Air receiver storage tanks are often overlooked when compressed air systems are designed, despite them providing several important features, advantages, and benefits. These F,A,B’s include the ability to create cyclonic motion, due to the shape of the tank itself, which encourages moisture to be transported to the internal surface of the tank. Gravity condenses this moisture in a coalescing effect towards the bottom of the tank, where an automatic condensate drain trap, or manual drain valve removes unwanted oil and water condensate contamination.
Because the compressor is ingesting ambient air, and many of the internal components and piping in the system may be metallic and corrode, a particulate removing in line filter assembly is a worthwhile investment. Protecting the air dryers heat exchangers and your downstream cylinders, and valves from carbon deposits, rust particles, and other solid contaminants will ensure a trouble free system for years to come.
Mark your calendar, or maintenance schedule to remind you to change the pre filter element at least once per year.
If the compressed air piping is situated inside the building, and kept at a fairly consistent, and stable ambient temperature, most facilities can function well with a refrigerated style air dryer. A fridge dryer will produce a +3°C, (+37°F) Pressure dewpoint, “PDP”.
For points of use that cannot tolerate any risk of moisture carryover, a point of use desiccant style air dryer may be required. Similarly, if the compressed air piping is run outside the building and exposed to temperatures lower than a +3°C PDP, a desiccant dryer is almost certainly required to prevent the pipes freezing and moisture reaching the points of use outdoors. Desiccant dryers are manufactured in a multitude of design formats with varying regeneration methods and PDP’s available for your consideration. We strongly suggest that you seek professional assistance when selecting desiccant dryers. The biggest expense associated with this type of dryer will be the cost of ownership, and experts can help to select the best make and model for your application(s).
Removing liquid oil is also a must, in every type of application. The list of potential failures, which can result from oil contamination within a compressed air system, is very comprehensive. But trust us when we say that oil removal is vitally important.
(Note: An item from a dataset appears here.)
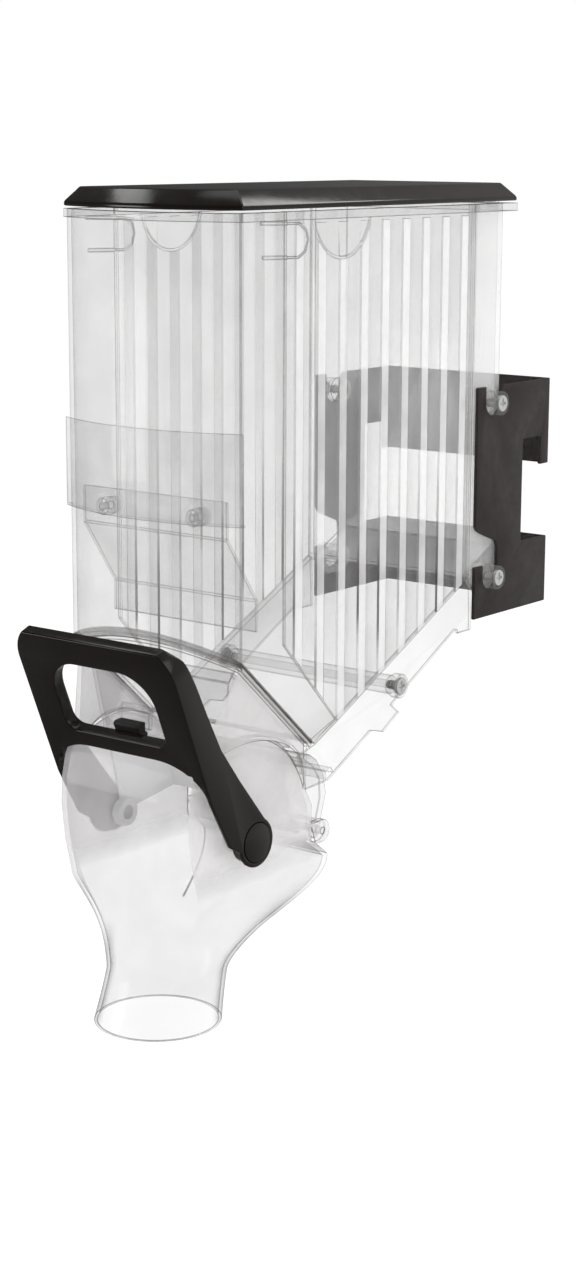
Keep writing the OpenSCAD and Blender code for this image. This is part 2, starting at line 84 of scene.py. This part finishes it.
def make_camera():
    yaw, pitch, roll = (math.radians(a) for a in CAMERA_TURN)
    forward = Vector((-math.sin(yaw) * math.cos(pitch), math.cos(yaw) * math.cos(pitch),
                      -math.sin(pitch)))
    right = Vector((math.cos(yaw), math.sin(yaw), 0.0))
    up = right.cross(forward)
    right, up = (right * math.cos(roll) + up * math.sin(roll),
                 up * math.cos(roll) - right * math.sin(roll))
    turn = Matrix((right, up, -forward)).transposed()
    data = bpy.data.cameras.new("photo_camera")
    data.sensor_width = SENSOR_MM
    data.lens = FOCAL_PX / FRAME_PX * SENSOR_MM
    data.clip_start = 0.05
    data.clip_end = 50.0
    cam = bpy.data.objects.new("photo_camera", data)
    cam.matrix_world = Matrix.Translation(CAMERA_PLACE) @ turn.to_4x4()
    scene.collection.objects.link(cam)
    scene.camera = cam


make_camera()
scene.view_settings.view_transform = "Standard"
scene.cycles.max_bounces = 24
scene.cycles.transmission_bounces = 24
scene.cycles.transparent_max_bounces = 48


# ---------------------------------------------------------------- node helpers
WHITE = (1.0, 1.0, 1.0)


class Tree:
    """A node tree, with short ways to add nodes. Patterns follow the coordinate coord."""

    def __init__(self, owner, coord):
        owner.use_nodes = True
        self.nt = owner.node_tree
        self.nt.nodes.clear()
        self.coord = self.add("ShaderNodeTexCoord").outputs[coord]

    def add(self, kind, **settings):
        node = self.nt.nodes.new(kind)
        for key, value in settings.items():
            setattr(node, key, value)
        return node

    def feed(self, socket, value):
        """Gives a socket a constant, or a link from another node's output."""
        if isinstance(value, bpy.types.NodeSocket):
            self.nt.links.new(value, socket)
        elif socket.type == "RGBA":
            socket.default_value = (*value, 1.0)
        else:
            socket.default_value = value

    def put(self, node, **values):
        """Feeds sockets by name, with _ for each space in the name."""
        for key, value in values.items():
            self.feed(node.inputs[key.replace("_", " ")], value)
        return node

    def ramp(self, value, low, high, out_low, out_high):
        node = self.put(self.add("ShaderNodeMapRange"), Value=value, From_Min=low, From_Max=high,
                        To_Min=out_low, To_Max=out_high)
        return node.outputs[0]

    def math(self, kind, a, b, clamp=False):
        node = self.add("ShaderNodeMath", operation=kind, use_clamp=clamp)
        self.feed(node.inputs[0], a)
        self.feed(node.inputs[1], b)
        return node.outputs[0]

    def dot(self, direction):
        """How far the coordinate lies along a direction."""
        node = self.add("ShaderNodeVectorMath", operation="DOT_PRODUCT")
        self.feed(node.inputs[0], self.coord)
        self.feed(node.inputs[1], direction)
        return node.outputs["Value"]

    def rays(self):
        """Two switches: rays seen by the camera, also through clear pieces, and reflected rays."""
        path = self.add("ShaderNodeLightPath")
        seen = self.math("MAXIMUM", path.outputs["Is Camera Ray"],
                         path.outputs["Is Transmission Ray"])
        return seen, path.outputs["Is Glossy Ray"]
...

The market place is flooded with cheap imported filters today, and your focus should be on the efficiency % that manufacturers state that their filters will remove contaminants, and not the price tag. As a rule of thumb, you will get what you pay for, and it’s a case of “pay me now, or pay me much more later”. When installing or replacing filters, mark your calendar, or maintenance schedule to remind you to change the filter element at least once per year.
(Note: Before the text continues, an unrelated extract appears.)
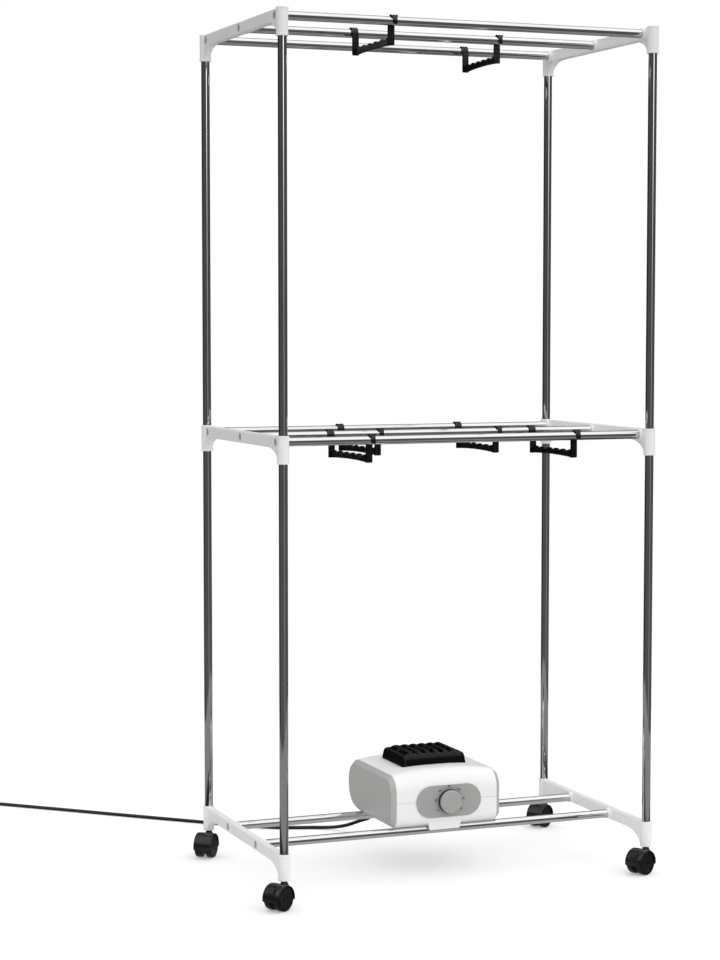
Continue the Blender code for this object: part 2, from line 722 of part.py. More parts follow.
def hanger_mesh():
    reach = OUTER_RAIL_Y / 2
    hooks = []
    for turn in (0, math.pi):
        hooks.append(placed(hook_solid(reach), Matrix.Rotation(turn, 4, "Z")))
    inside = reach - TUBE_RADIUS - HOOK_GAP - ARM_THICKNESS / 2
    bar = prism(bar_outline(inside), -BAR_WIDTH / 2, BAR_WIDTH / 2)
    return carved(bar, *(("UNION", hook) for hook in hooks))


def make_hangers(stand):
    mesh = hanger_mesh()
    for name, tier, pair, x, skew in HANGERS:
        y = OUTER_RAIL_Y / 2 if pair == "rear" else -OUTER_RAIL_Y / 2
        piece(name, mesh, "black_plastic", stand, (x, y, RAIL_LEVELS[tier]), (0, 0, skew))


# Heater casing: solids in the heater's frame, its X from the casing's middle, Y and Z as the stand's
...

A large “dry” air receiver storage tank vessel is a one time investment, that will assist in saving Hydro, slowing the velocity of compressed air speed, and flow, while maintaining a stable system pressure, when tanks and piping are engineered and sized correctly. The minimum compressed air storage vessel will be 3 gallons of storage for every 1 cfm of compressed air volume. In a 1,000 cfm system, the storage tanks should equate to at least 3,000 gallons of storage volume.
Flow meters, Master controllers, Sequencers, Sigma Air Managers, (SAM), Air Main Charging Valves and many other devices are available to optimize the efficiency of the compressed air system at your facility.
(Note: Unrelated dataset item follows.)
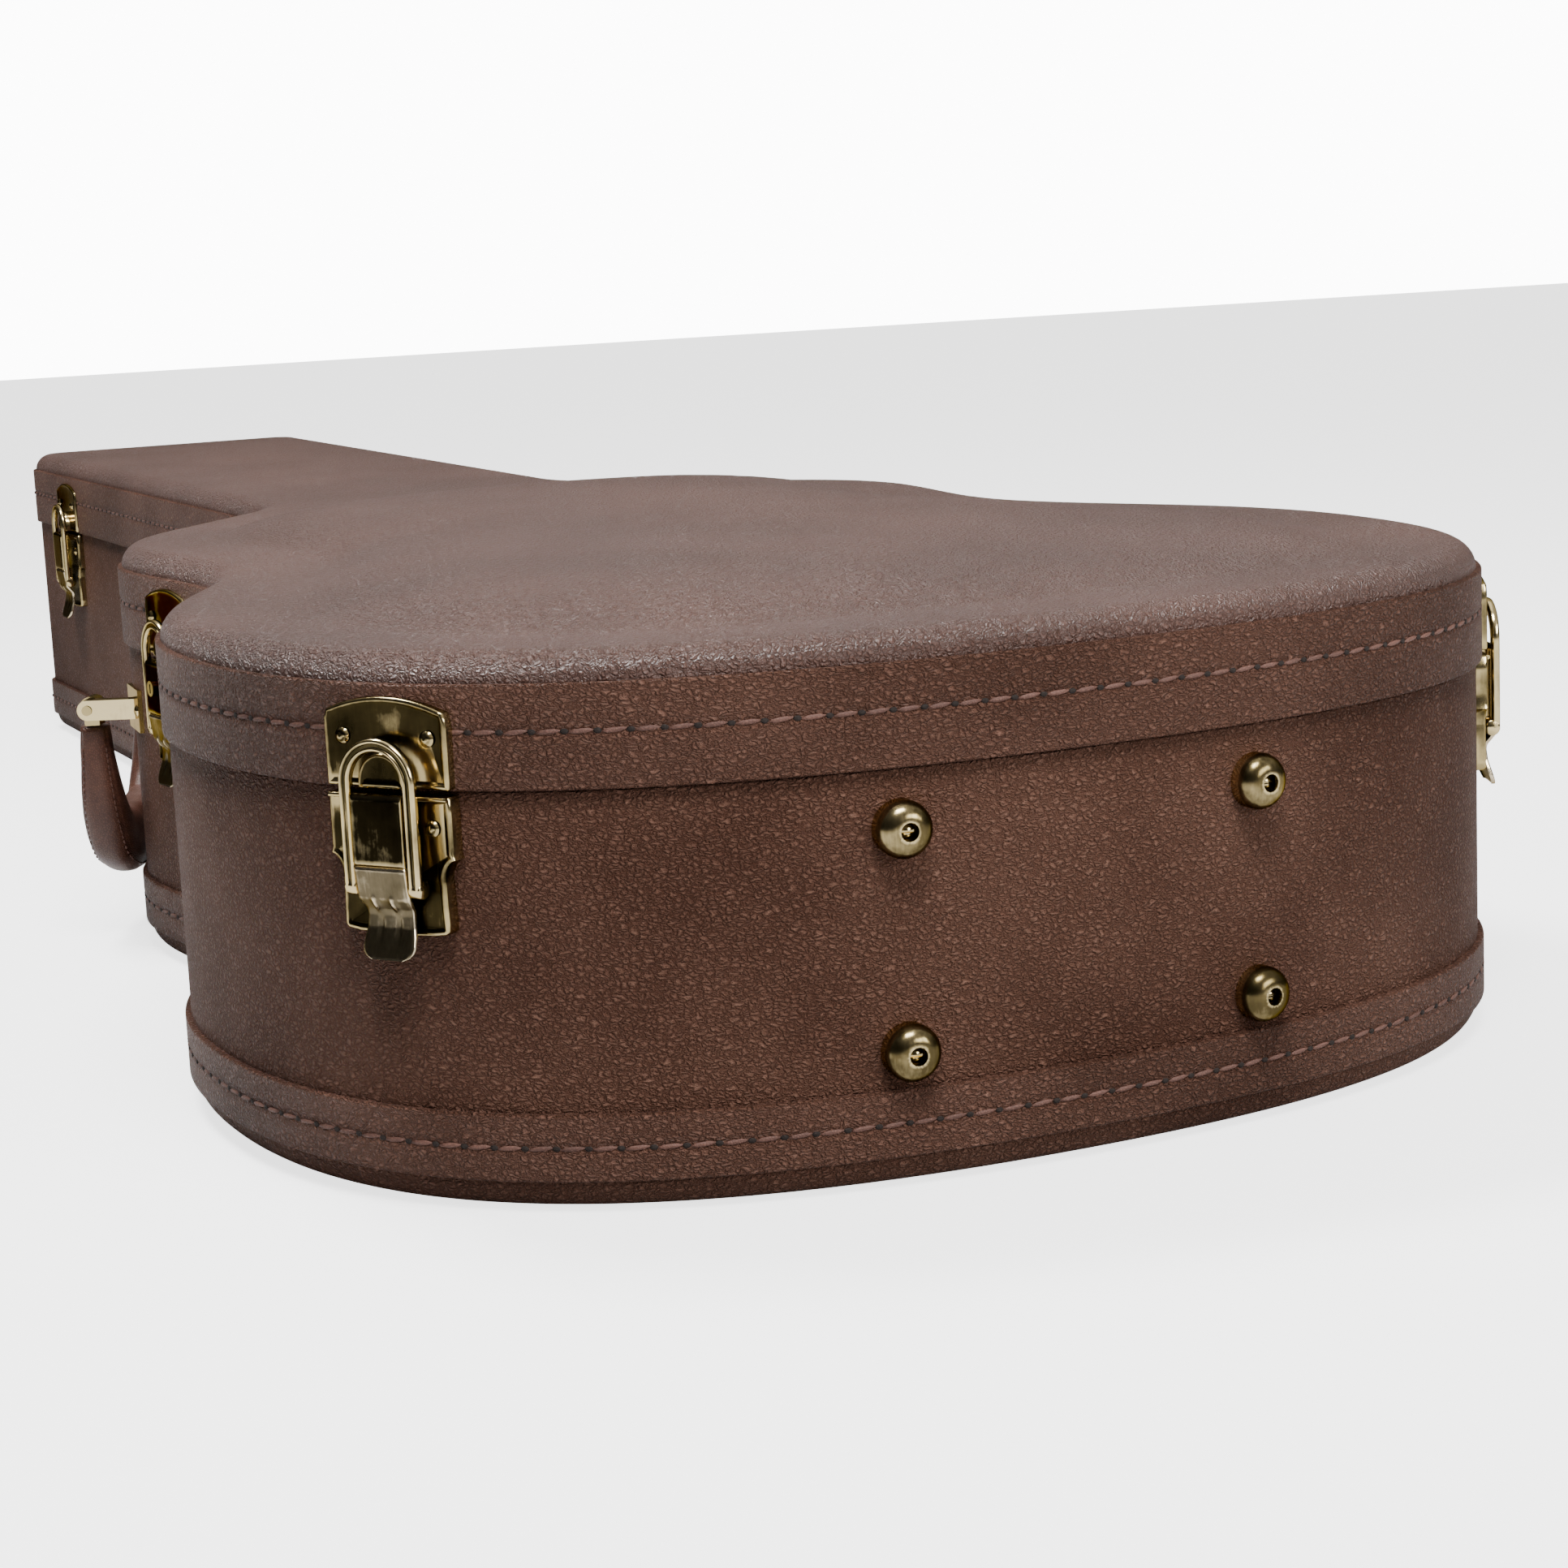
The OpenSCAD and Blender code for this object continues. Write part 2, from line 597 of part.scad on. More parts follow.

Some great considerations for why you might invest in this type of accessory might include:
- Data collection, after all - you can’t improve what you don’t measure.
- Hydro cost analysis from the data collected.
- Sequencing the run times and lead/lag/stand by compressor fleet to ensure equal run times per year.
- System pressure control and sustainability.
- Remote system monitoring of alarms and maintenance prompts, or annunciations.
- Protecting filters and dryers from overload and downstream equipment from contaminants.
The removal of unwanted contaminants is relatively simplistic and requires little or no attention from one year to the next if things are monitored and maintained correctly.
Compressed air oil/water condensate discharge, however, creates a slightly more complex challenge, due to the liquid oil content that will be discharged from an oil lubricated air compressor system.
If the drains and sewers at your facility are treated on site, you may choose to treat your own compressed air effluent on site. Its important to understand that 95% of the oil/water condensate will be water, only 5% will be oil. This still exceeds most municipal limits, and therefore an oil/water condensate management separator system is required. Often abbreviated to CMS, or OWS, the condensate manager requires no electricity, and only annual service. Kaeser’s newly designed KCF range exceeds all of the Ontario discharge limits, purifying condensate discharge to exemplary levels, suitable for discharge directly to a floor drain, or City sewer.
Final considerations will be the distribution pipework, and to help you make the correct selection, here are a few pointers to consider:
- Pipe materials.
- The majority of pipe installations we install today are Blue Aluminum Smart Pipe Plus. This product is powder coated Blue, so its easily identified, in the ceiling space, as compressed air pipe.
- It never corrodes internally.
- Its as light as a feather, so there is no major weight load added to the roof structure.
- Should you relocate a pipe run, or your entire operation, Smart Pipe + can be disassembled and everything can be re purposed in a new location.
- Pipe diameter. Avoid under sizing pipe diameters in an attempt to save money. The compressor motor energy exerted to overcome the piping pressure drop will far exceed any cost cutting exercise, at the front end, in the long run.
- Ensure your installer has TSSA approval. The system maybe shutdown if it is installed without the correct TSSA approvals and CRN document and test criteria in place.
- Create a pipe loop, or ring main, to ensure that all of the users and points of use receive equal and stable pressure, wherever they are located in the pipe network.